For this question, consider the variable `loan.amount`

in the subprime data. You would like to calculate the standard deviation of the loan amounts because you are interested in exploring inequality in the sizes of loans that are given to various minority groups.

The usual estimator for the population standard deviation is \(S_1 =[\frac{1}{n-1}\sum_{i=1}^{n}{(X_i - \bar{X})^2}]^{\frac{1}{2}}\). However one of your co-authors, based on a cursory reading of a few pages in Wikipedia, proposes an alternative estimator: \(S_{2} = [\frac{1}{n}\sum_{i=1}^{n}{(X_i - \bar{X})^2}]^{\frac{1}{2}}\). The co-author argues that \(S_{2}\) is in some ways better performing than \(S_1\) although he is vague about the details.

In order to test his contention, you decide to run a simulation study to compare the performance of the two proposed estimators on the subprime data. As in the first problem, the full subprime dataset is your complete population of interest.

Write a function in

`R`

which implements your co-author’s proposed estimator, \(S_{2}\). Name your function`sd.alt`

, and then check that`sd.alt(1:100)`

returns the answer`28.86607`

. Note that the \(S_1\) estimator is already implemented in`R`

as the`sd()`

function.Set the seed to 111, and then draw 5000 random samples of size \(n = 15\) from the population. For each sample, calculate and store each result of the two estimators, \(S_1\) and \(S_{2}\). Then, for the two simulated sampling distributions, report the following three quantities in a table with two columns, one for each estimator:

- the average estimate of the population standard deviation
- the bias of your estimates
- the variance of your estimates

Now repeat part (b), this time with a larger sample size, \(n=100\). What do you notice now about the bias and variance of each of the estimators compared to one another, and compared with the \(n=15\) simulations you conducted in part (b)?

A third co-author prefers not to program and suggests using the following estimator: \(S_3 =[\frac{1}{5}\sum_{i=1}^{5}{(X_i - \bar{X}_5)^2}]^{\frac{1}{2}}\) where \(\bar{X}_5 = \frac{\sum_{i=1}^5 X_i}{5}\) - the mean of the first five observations. Calculate the estimate of standard deviation using \(S_3\). Is this a good estimator? Use the characteristics of estimators discussed in lecture (bias, variance, consistency) to describe why or why not.

You want to determine which estimator is “better.” After watching lecture, you recommend using the mean squared error to decide. Calculate the MSE for each estimator (\(S_1\) and \(S_2\) and \(S_3\)) and discuss what these values tell you.

## Question 3

A popular descriptive measure for a data set is the *histogram*. There are several different choices for how to bin the data and how to scale the vertical axis.

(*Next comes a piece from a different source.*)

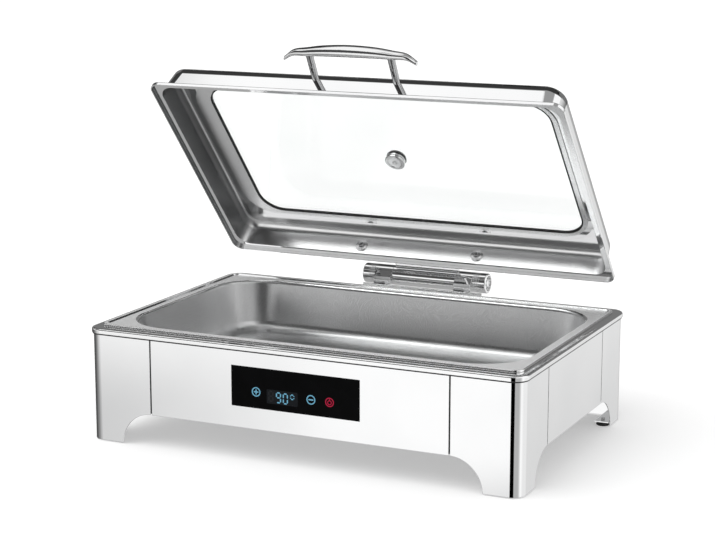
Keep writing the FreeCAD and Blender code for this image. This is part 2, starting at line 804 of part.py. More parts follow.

In a *vertical histogram* for data \(y_1, ..., y_n\), the height of the bar for a bin \((a, b]\) is

\[H_{a, b} = \frac{1}{n(b - a)} \sum_{i = 1} 1(y_i \in (a, b])\]

where \(1(y_i \in (a, b])\) is the indicator variables for \(y_i \in (a, b]\). This means that the area of a bar is the proportion of observations that fall into the corresponding bin, so the total area of the histogram is 1. If the data are i.i.d. draws from a continuous PDF, the histogram can then be regarded as an *estimator* for the PDF.

Suppose that \(y_1, ..., y_n\) are the observed values of i.i.d. continuous random variables with CDF \(F\) and \(PDF\) f.

Find the expectation of \(H_{a, b}\) in terms of \(F\)

Show that the answer to (a) is approximately \(f(a)\) if \(b - a\) is small.

Note the definition of the derivative of any arbitrary function \(g(x)\) with respect to \(x\) is the function \(g'(x)\):

\[g'(x) = \lim_{h \rightarrow 0} \frac{g(x + h) - f(x)}{h}\]

- Find the variance of \(H_{a, b}\).